How Flexplay DVDs Work

High angle view of pink and purple flexplay CDs
The DVD manufacturers put all this digital information onto a disc as a pattern of "bumps" and "lands". Grace Cary / Getty Images

If you rent a lot of DVDs, late fees are an unfortunate fact of life. And if you're not the most organized person around, they might even figure prominently in your monthly budget. Forget to return "Battlefield Earth" for a week, and you'll­ pay more in late fees than the DVD is worth. This, of course, was the video store's plan all along.

If this sounds like you, then take heart -- the march of technology may have come to the rescue. A company called Flexplay Technologies has introduced a new type of DVD that sells at rental prices but never needs to be returned.


A Flexplay® DVD takes care of the "rental period" itself -- it hits a chemical stopwatch when you open the package, and when your time is up (in 48 hours, say), the disc stops working. Recycle it or turn it into a coaster and consider it returned. And because you don't need a standard rental store set-up, just about any store (even restaurants) could potentially sell the DVDs.

It's an interesting idea, and the technology behind it is pretty interesting, too. In this article, we'll find out how these DVDs do what they do.


Normal DVDs

In most respects, a Flexplay DVD is just like any other DVD -- it has only one major addition.

The basic idea behind standard DVDs is very simple. The images and sound that make up a DVD disc are encoded digitally -- as bits of information (strings of 1s and 0s -- see How Analog and Digital Recording Works for more information).


The DVD manufacturers put all this digital information onto a disc as a pattern of "bumps" (raised areas) and "lands" (flat areas), arranged in a very long track, spiraled around the disc. The manufacturing machinery presses the bumps into layers of polycarbonate plastic and then sputters a reflective metal layer onto the plastic.

Unlike CDs, DVDs actually have two reflective layers -- an inner reflective layer, and a semi-transparent outer reflective layer -- with two different data tracks (so the disc can hold more information). The manufacturing machinery bonds the two layers together using resin adhesive, which hardens into solid plastic, securing the two sides into a single disc.
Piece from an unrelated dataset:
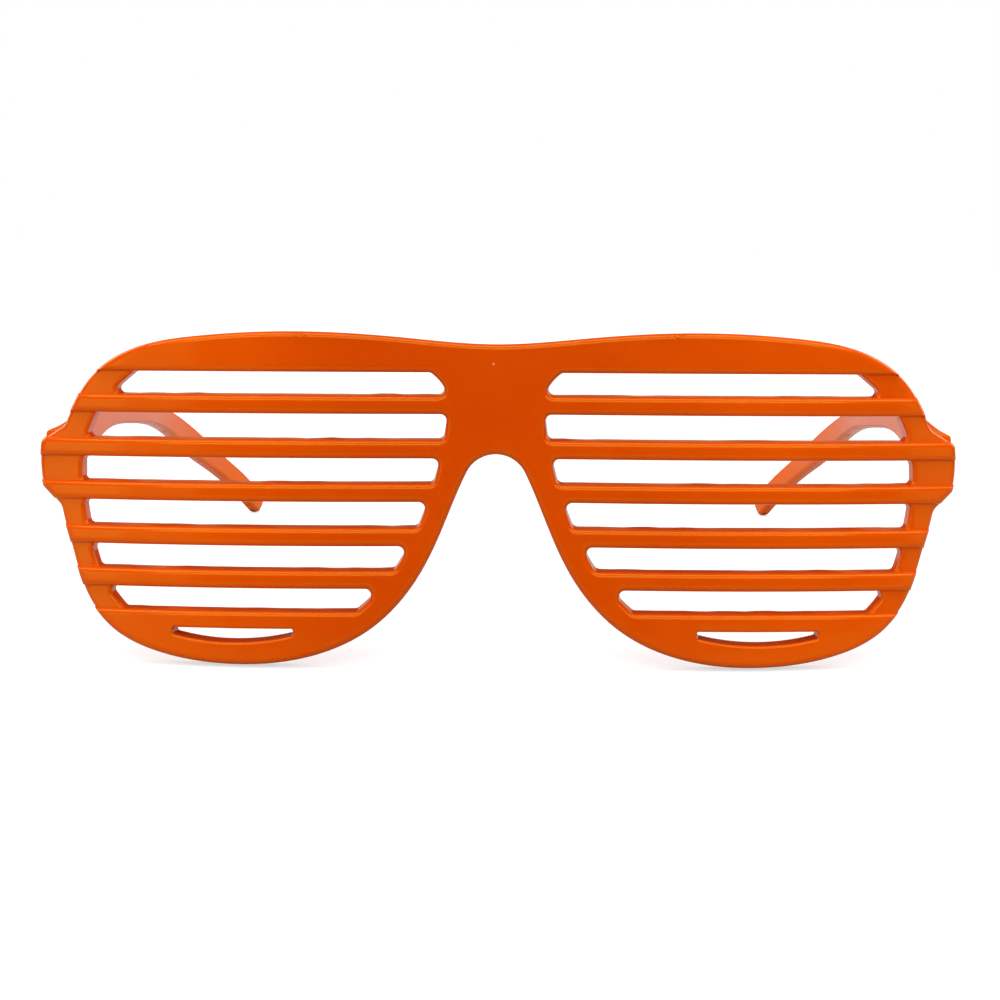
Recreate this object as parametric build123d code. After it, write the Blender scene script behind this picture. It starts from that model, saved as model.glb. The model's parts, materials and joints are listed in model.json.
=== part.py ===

When you play a DVD, the DVD player shines a narrow laser beam over the data track. The laser hits the bumps and flats on both reflective layers, and the beam bounces back to an opto-electronic sensor (basically, a light reader). Because they are different shapes, the bumps and flats reflect light differently. The sensor detects the difference, reading the pattern encoded onto the disc. (See How DVDs Work for more information.)

Flexplay's discs work exactly the same way, but they include a specialized layer of material in the disc, in front of the inner reflective layer. This layer is the key to the disc's limited play time, as we'll see in the next section.


The Flexplay Twist

The secret to Flexplay discs is an extra layer added to a standard DVD structure. This specialized layer includes a chemical compound that readily combines with oxygen in the atmosphere to form a new chemical compound.

While the original chemical compound is transparent, the new chemical compound is opaque. When the layer is transparent, the laser passes straight through to the reflective layers, reading the DVD as it normally would. When the layer is opaque, the laser can't make it to the inner reflective layer, so the disc is effectively blank to the DVD player.


The disc comes in an airtight package, so oxygen can't get to the additional layer. When you open the packaging, the oxygen in the atmosphere starts a chemical reaction. The particular chemicals are balanced so that the reaction proceeds very slowly at first, during the "rental period," and then speeds up. When the reaction speeds up, the specialized layer goes from clear to cloudy. By varying the exact chemical mix in the this added layer, Flexplay can adjust the length of the rental period.

The airtight package slows the reaction down to the point that the DVD will remain fully functional for at least a year.

You can actually see the process at work in the disc. When you first open the airtight package, the disc has a reddish color. When the compound changes, the red color turns to black.

To make these modified DVDs easy to mass produce, Flexplay needed a way to add the specialized layer without overhauling the standard manufacturing process. As we saw in the last section, the two data tracks start out on two separate discs, which the manufacturing machinery bonds together with resin adhesive. To make a Flexplay DVD, the disc manufacturers replace the normal adhesive with Flexplay's proprietary adhesive. This adhesive hardens to form the specialized plastic layer that clouds up over 48 hours.

It's anybody's guess how far this technology will go. The program doesn't have to edge out traditional video stores to be a success -- it simply needs to find a core audience who prefer its unique rental system. Only time will tell.